GIVEN REQUEST -> Print the data exactly, leaving nothing out.

TASK INPUT ->
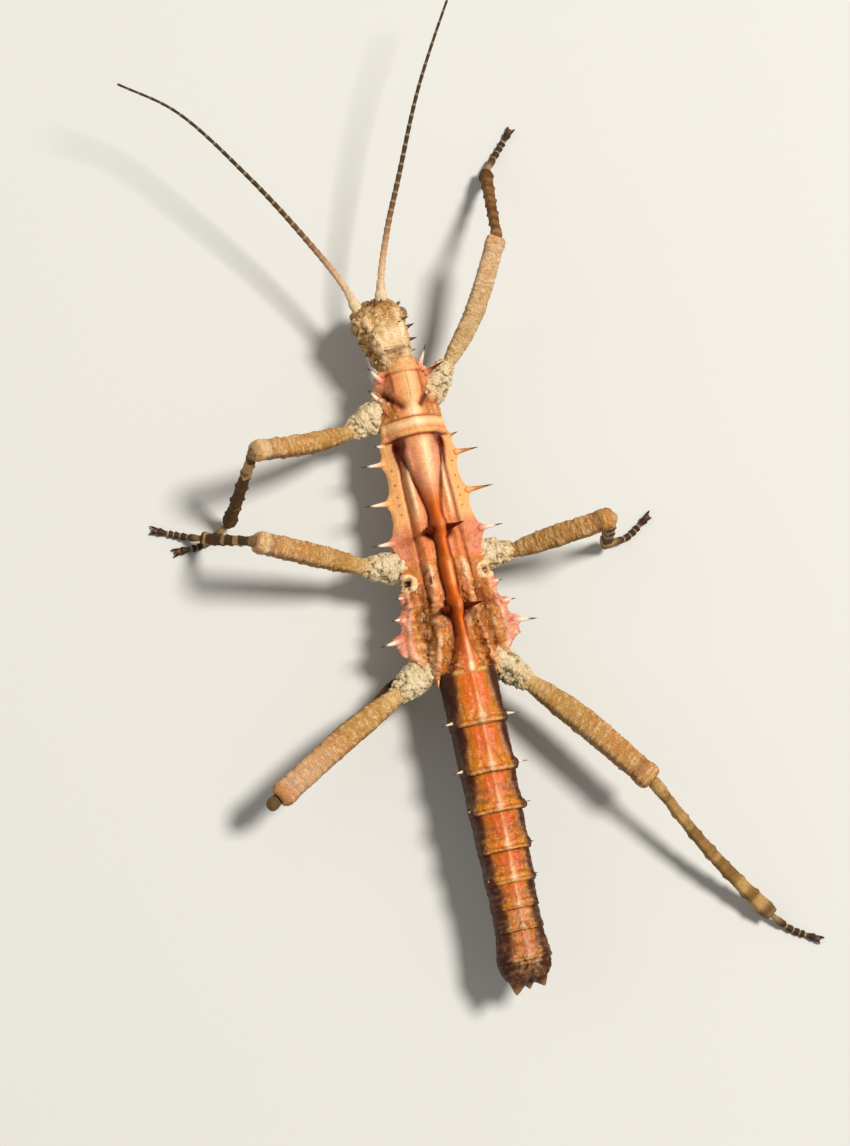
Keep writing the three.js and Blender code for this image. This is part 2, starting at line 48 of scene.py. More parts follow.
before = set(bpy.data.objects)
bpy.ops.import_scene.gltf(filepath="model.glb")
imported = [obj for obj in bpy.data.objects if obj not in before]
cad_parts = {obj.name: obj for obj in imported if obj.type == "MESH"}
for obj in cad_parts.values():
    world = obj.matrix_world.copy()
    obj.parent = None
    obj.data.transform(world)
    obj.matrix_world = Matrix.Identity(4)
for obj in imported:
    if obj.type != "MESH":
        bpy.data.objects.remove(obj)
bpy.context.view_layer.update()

MM = 0.001
MESONOTUM_FRONT = 12.2
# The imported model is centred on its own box, so the middle line and the floor are found from two nodes.
_low, _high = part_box("metathorax")
_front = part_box("mesothorax")[1].y
ANIMAL_ORIGIN = Vector(((_low.x + _high.x) / 2, _front - MESONOTUM_FRONT * MM, 0))

# ---- Shape tables, in millimetres ----------------------------------------------------------------

# Thorax from back to front: place, half breadth, crest, shoulder, flange edge, belly.
THORAX = [
    (-5.3, 1.8, 6.12, 5.5, 4.3, 2.8), (-4.9, 2.1, 6.2, 5.6, 4.3, 2.65), (-4.2, 2.75, 6.3, 5.5, 4.4, 2.55),
    (-3.3, 3.3, 6.4, 5.5, 4.5, 2.45), (-2.2, 3.4, 6.5, 5.6, 4.6, 2.4), (-0.7, 3.15, 6.5, 5.7, 4.7, 2.4),
    (0.8, 2.9, 6.45, 5.65, 4.7, 2.45), (2.7, 2.8, 6.5, 5.7, 4.7, 2.5), (4.6, 2.68, 6.5, 5.75, 4.7, 2.55),
    (6.6, 2.45, 6.45, 5.75, 4.65, 2.6), (8.5, 2.3, 6.5, 5.75, 4.6, 2.65), (10.2, 2.28, 6.45, 5.7, 4.6, 2.7),
    (11.1, 2.15, 6.2, 5.75, 4.6, 2.75), (12.2, 2.05, 6.05, 5.65, 4.6, 2.8),
    (12.9, 1.96, 6.1, 5.6, 4.55, 2.85), (14.0, 1.92, 6.15, 5.7, 4.6, 2.9), (15.1, 1.78, 6.0, 5.6, 4.65, 3.0),
    (15.5, 1.45, 5.85, 5.45, 4.55, 3.1), (16.05, 1.25, 5.75, 5.35, 4.5, 3.3),
]
# Place and half breadth of the raised middle: the neck plate, the long wedge and the keel behind it.
MIDDLE_WIDTH = [
    (-5.3, 1.2), (-4.9, 1.1), (-4.4, 0.86), (-3.9, 0.62), (-3.3, 0.42), (-2.7, 0.28), (-2.2, 0.22),
    (-1.6, 0.22), (-0.9, 0.38), (-0.4, 0.4), (0.3, 0.3), (1.2, 0.34), (2.3, 0.37), (2.7, 0.28), (3.6, 0.23),
    (4.3, 0.42), (4.8, 0.42), (5.4, 0.3), (6.3, 0.4), (7.0, 0.55), (8.0, 0.8),
    (9.3, 1.08), (10.3, 1.32), (10.75, 1.5), (11.2, 1.75), (12.0, 1.65), (12.4, 1.05), (13.6, 1.15),
    (15.0, 1.05), (16.05, 1.0),
]
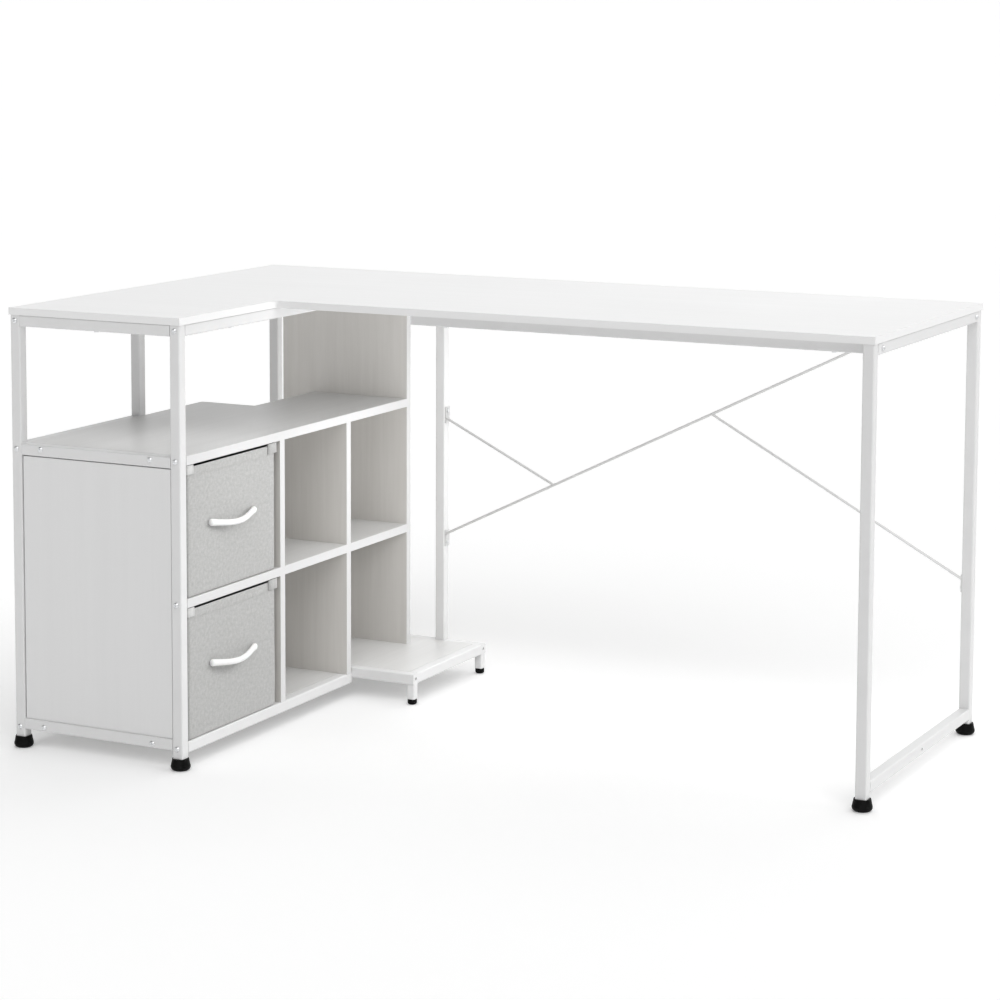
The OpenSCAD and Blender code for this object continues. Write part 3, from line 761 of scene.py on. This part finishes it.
def add_lamp(name, lamp, turn):
    holder = bpy.data.objects.new(name, lamp)
    bpy.context.scene.collection.objects.link(holder)
    holder.rotation_mode = "QUATERNION"
    holder.rotation_quaternion = turn
    return holder


def light_all_but(spared, lamp):
    """Let the lamp light every piece but the spared ones."""
    lit = bpy.data.collections.new("lit_by_" + lamp.name)
    for piece in bpy.data.objects:
        if piece.type == "MESH" and piece.name not in spared:
            lit.objects.link(piece)
    lamp.light_linking.receiver_collection = lit


def make_sun(name, source, strength, softness, spared=()):
    """A distant lamp in the direction of its source, softened over some degrees."""
    lamp = bpy.data.lights.new(name, "SUN")
    lamp.energy = strength
    lamp.angle = math.radians(softness)
    sun = add_lamp(name, lamp, source.to_track_quat("Z", "Y"))
    if spared:
        light_all_but(spared, sun)


def make_fill(place, aim, wide, tall, power):
    """A soft panel in the knee space that lights the cubbies. The camera doesn't see it."""
    lamp = bpy.data.lights.new("fill", "AREA")
    lamp.shape = "RECTANGLE"
    lamp.size = wide
    lamp.size_y = tall
    lamp.energy = power
    panel = add_lamp("fill", lamp, aim.to_track_quat("-Z", "Y"))
    panel.location = place
    panel.visible_camera = False
    panel.visible_glossy = False
    light_all_but({"floor"} | RODS, panel)


# The camera was fitted to the corners, edges and feet of the desk in the photograph.
CAMERA_PLACE = Vector((2.1283, -4.2680, 1.2704))
CAMERA_YAW = -0.4807
CAMERA_PITCH = -0.1079
CAMERA_ROLL = 0.0024
CAMERA_LENS_MM = 103.13
CAMERA_SHIFT = (0.0505, -0.2004)


def make_camera():
    flat = math.cos(CAMERA_PITCH)
    ahead = Vector((math.sin(CAMERA_YAW) * flat, math.cos(CAMERA_YAW) * flat,
                    math.sin(CAMERA_PITCH)))
    level = Vector((math.cos(CAMERA_YAW), -math.sin(CAMERA_YAW), 0.0))
    above = level.cross(ahead)
    right = level * math.cos(CAMERA_ROLL) + above * math.sin(CAMERA_ROLL)
    up = above * math.cos(CAMERA_ROLL) - level * math.sin(CAMERA_ROLL)
    lens = bpy.data.cameras.new("camera")
    lens.sensor_width = 36.0
    lens.lens = CAMERA_LENS_MM
    lens.shift_x, lens.shift_y = CAMERA_SHIFT
    lens.clip_start, lens.clip_end = 0.05, 2000.0
    camera = bpy.data.objects.new("camera", lens)
    bpy.context.scene.collection.objects.link(camera)
    turn = Matrix((right, up, -ahead)).transposed().to_4x4()
    camera.matrix_world = Matrix.Translation(CAMERA_PLACE) @ turn
    bpy.context.scene.camera = camera


SIDE = Vector((0.8, 0.1, 0.6))
make_floor()
make_world([(1.37, Vector((0, 1, 0.25)), 2.2), (0.75, Vector((0, -1, 0.25)), 3.0)])
make_sun("side_all", SIDE, 0.38, softness=30)
make_sun("side_desk", SIDE, 0.86, softness=30, spared={"floor"})
make_sun("front", Vector((0.4, -0.6, 0.7)), 1.05, softness=40)
make_sun("top", Vector((0.05, 0.3, 0.95)), 0.62, softness=60)
make_fill(Vector((0.05, 0.12, 0.53)), Vector((-1, 0, -0.6)), wide=0.5, tall=0.2, power=1.7)
make_camera()
bpy.context.scene.view_settings.view_transform = "Standard"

COMPLETED EXERCISE ->
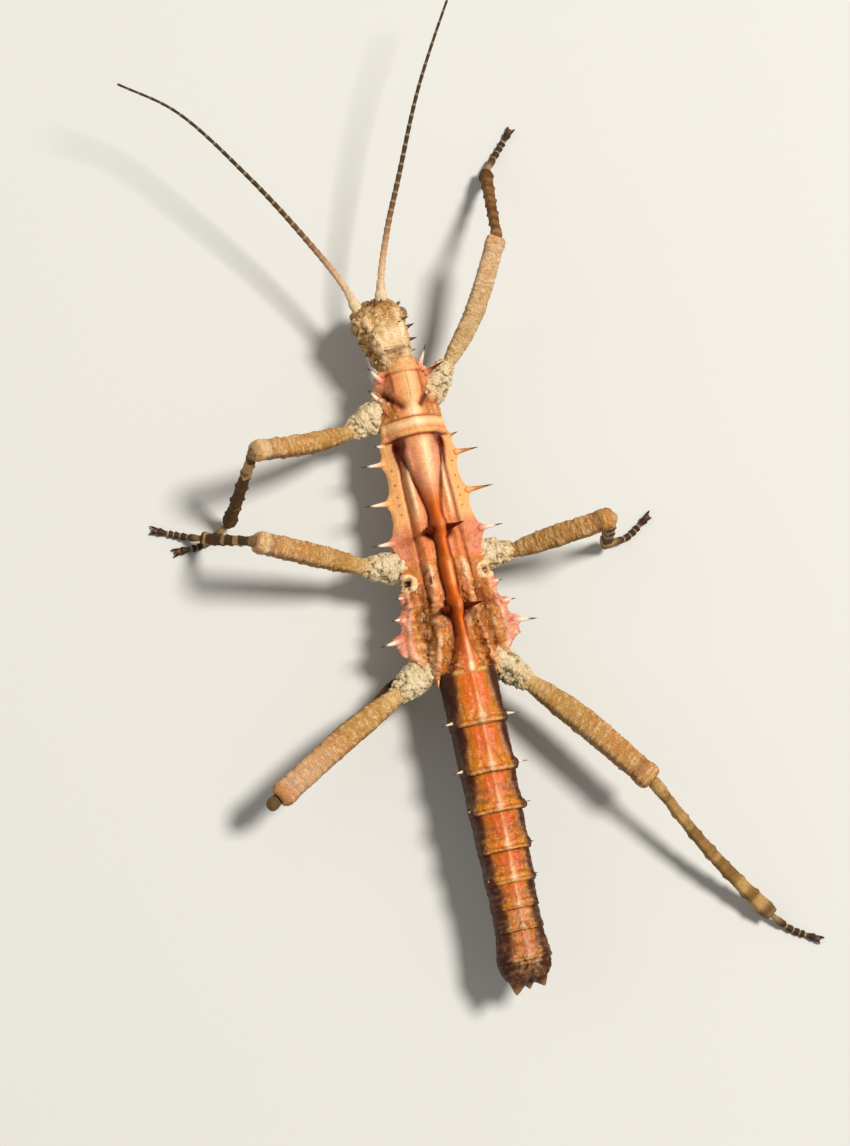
Keep writing the three.js and Blender code for this image. This is part 2, starting at line 48 of scene.py. More parts follow.
before = set(bpy.data.objects)
bpy.ops.import_scene.gltf(filepath="model.glb")
imported = [obj for obj in bpy.data.objects if obj not in before]
cad_parts = {obj.name: obj for obj in imported if obj.type == "MESH"}
for obj in cad_parts.values():
    world = obj.matrix_world.copy()
    obj.parent = None
    obj.data.transform(world)
    obj.matrix_world = Matrix.Identity(4)
for obj in imported:
    if obj.type != "MESH":
        bpy.data.objects.remove(obj)
bpy.context.view_layer.update()

MM = 0.001
MESONOTUM_FRONT = 12.2
# The imported model is centred on its own box, so the middle line and the floor are found from two nodes.
_low, _high = part_box("metathorax")
_front = part_box("mesothorax")[1].y
ANIMAL_ORIGIN = Vector(((_low.x + _high.x) / 2, _front - MESONOTUM_FRONT * MM, 0))

# ---- Shape tables, in millimetres ----------------------------------------------------------------

# Thorax from back to front: place, half breadth, crest, shoulder, flange edge, belly.
THORAX = [
    (-5.3, 1.8, 6.12, 5.5, 4.3, 2.8), (-4.9, 2.1, 6.2, 5.6, 4.3, 2.65), (-4.2, 2.75, 6.3, 5.5, 4.4, 2.55),
    (-3.3, 3.3, 6.4, 5.5, 4.5, 2.45), (-2.2, 3.4, 6.5, 5.6, 4.6, 2.4), (-0.7, 3.15, 6.5, 5.7, 4.7, 2.4),
    (0.8, 2.9, 6.45, 5.65, 4.7, 2.45), (2.7, 2.8, 6.5, 5.7, 4.7, 2.5), (4.6, 2.68, 6.5, 5.75, 4.7, 2.55),
    (6.6, 2.45, 6.45, 5.75, 4.65, 2.6), (8.5, 2.3, 6.5, 5.75, 4.6, 2.65), (10.2, 2.28, 6.45, 5.7, 4.6, 2.7),
    (11.1, 2.15, 6.2, 5.75, 4.6, 2.75), (12.2, 2.05, 6.05, 5.65, 4.6, 2.8),
    (12.9, 1.96, 6.1, 5.6, 4.55, 2.85), (14.0, 1.92, 6.15, 5.7, 4.6, 2.9), (15.1, 1.78, 6.0, 5.6, 4.65, 3.0),
    (15.5, 1.45, 5.85, 5.45, 4.55, 3.1), (16.05, 1.25, 5.75, 5.35, 4.5, 3.3),
]
# Place and half breadth of the raised middle: the neck plate, the long wedge and the keel behind it.
MIDDLE_WIDTH = [
    (-5.3, 1.2), (-4.9, 1.1), (-4.4, 0.86), (-3.9, 0.62), (-3.3, 0.42), (-2.7, 0.28), (-2.2, 0.22),
    (-1.6, 0.22), (-0.9, 0.38), (-0.4, 0.4), (0.3, 0.3), (1.2, 0.34), (2.3, 0.37), (2.7, 0.28), (3.6, 0.23),
    (4.3, 0.42), (4.8, 0.42), (5.4, 0.3), (6.3, 0.4), (7.0, 0.55), (8.0, 0.8),
    (9.3, 1.08), (10.3, 1.32), (10.75, 1.5), (11.2, 1.75), (12.0, 1.65), (12.4, 1.05), (13.6, 1.15),
    (15.0, 1.05), (16.05, 1.0),
]
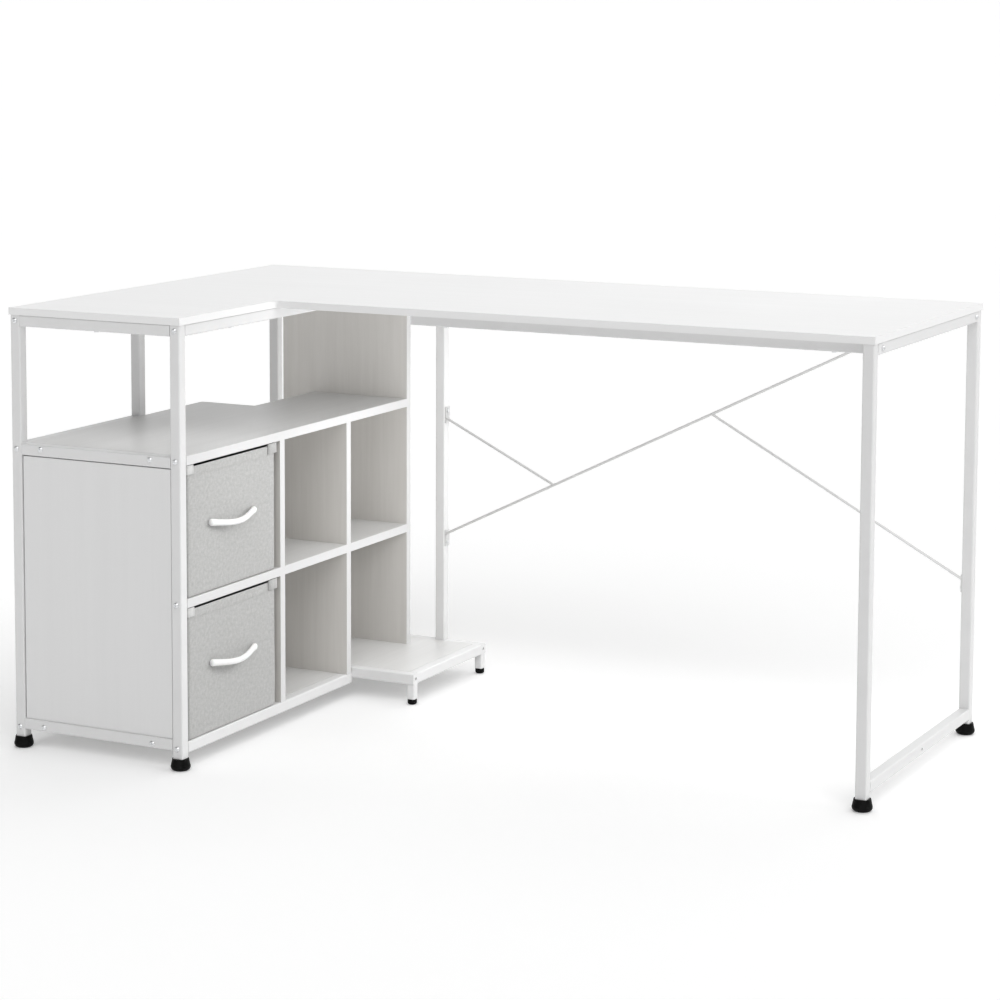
The OpenSCAD and Blender code for this object continues. Write part 3, from line 761 of scene.py on. This part finishes it.
def add_lamp(name, lamp, turn):
    holder = bpy.data.objects.new(name, lamp)
    bpy.context.scene.collection.objects.link(holder)
    holder.rotation_mode = "QUATERNION"
    holder.rotation_quaternion = turn
    return holder


def light_all_but(spared, lamp):
    """Let the lamp light every piece but the spared ones."""
    lit = bpy.data.collections.new("lit_by_" + lamp.name)
    for piece in bpy.data.objects:
        if piece.type == "MESH" and piece.name not in spared:
            lit.objects.link(piece)
    lamp.light_linking.receiver_collection = lit


def make_sun(name, source, strength, softness, spared=()):
    """A distant lamp in the direction of its source, softened over some degrees."""
    lamp = bpy.data.lights.new(name, "SUN")
    lamp.energy = strength
    lamp.angle = math.radians(softness)
    sun = add_lamp(name, lamp, source.to_track_quat("Z", "Y"))
    if spared:
        light_all_but(spared, sun)


def make_fill(place, aim, wide, tall, power):
    """A soft panel in the knee space that lights the cubbies. The camera doesn't see it."""
    lamp = bpy.data.lights.new("fill", "AREA")
    lamp.shape = "RECTANGLE"
    lamp.size = wide
    lamp.size_y = tall
    lamp.energy = power
    panel = add_lamp("fill", lamp, aim.to_track_quat("-Z", "Y"))
    panel.location = place
    panel.visible_camera = False
    panel.visible_glossy = False
    light_all_but({"floor"} | RODS, panel)


# The camera was fitted to the corners, edges and feet of the desk in the photograph.
CAMERA_PLACE = Vector((2.1283, -4.2680, 1.2704))
CAMERA_YAW = -0.4807
CAMERA_PITCH = -0.1079
CAMERA_ROLL = 0.0024
CAMERA_LENS_MM = 103.13
CAMERA_SHIFT = (0.0505, -0.2004)


def make_camera():
    flat = math.cos(CAMERA_PITCH)
    ahead = Vector((math.sin(CAMERA_YAW) * flat, math.cos(CAMERA_YAW) * flat,
                    math.sin(CAMERA_PITCH)))
    level = Vector((math.cos(CAMERA_YAW), -math.sin(CAMERA_YAW), 0.0))
    above = level.cross(ahead)
    right = level * math.cos(CAMERA_ROLL) + above * math.sin(CAMERA_ROLL)
    up = above * math.cos(CAMERA_ROLL) - level * math.sin(CAMERA_ROLL)
    lens = bpy.data.cameras.new("camera")
    lens.sensor_width = 36.0
    lens.lens = CAMERA_LENS_MM
    lens.shift_x, lens.shift_y = CAMERA_SHIFT
    lens.clip_start, lens.clip_end = 0.05, 2000.0
    camera = bpy.data.objects.new("camera", lens)
    bpy.context.scene.collection.objects.link(camera)
    turn = Matrix((right, up, -ahead)).transposed().to_4x4()
    camera.matrix_world = Matrix.Translation(CAMERA_PLACE) @ turn
    bpy.context.scene.camera = camera


SIDE = Vector((0.8, 0.1, 0.6))
make_floor()
make_world([(1.37, Vector((0, 1, 0.25)), 2.2), (0.75, Vector((0, -1, 0.25)), 3.0)])
make_sun("side_all", SIDE, 0.38, softness=30)
make_sun("side_desk", SIDE, 0.86, softness=30, spared={"floor"})
make_sun("front", Vector((0.4, -0.6, 0.7)), 1.05, softness=40)
make_sun("top", Vector((0.05, 0.3, 0.95)), 0.62, softness=60)
make_fill(Vector((0.05, 0.12, 0.53)), Vector((-1, 0, -0.6)), wide=0.5, tall=0.2, power=1.7)
make_camera()
bpy.context.scene.view_settings.view_transform = "Standard"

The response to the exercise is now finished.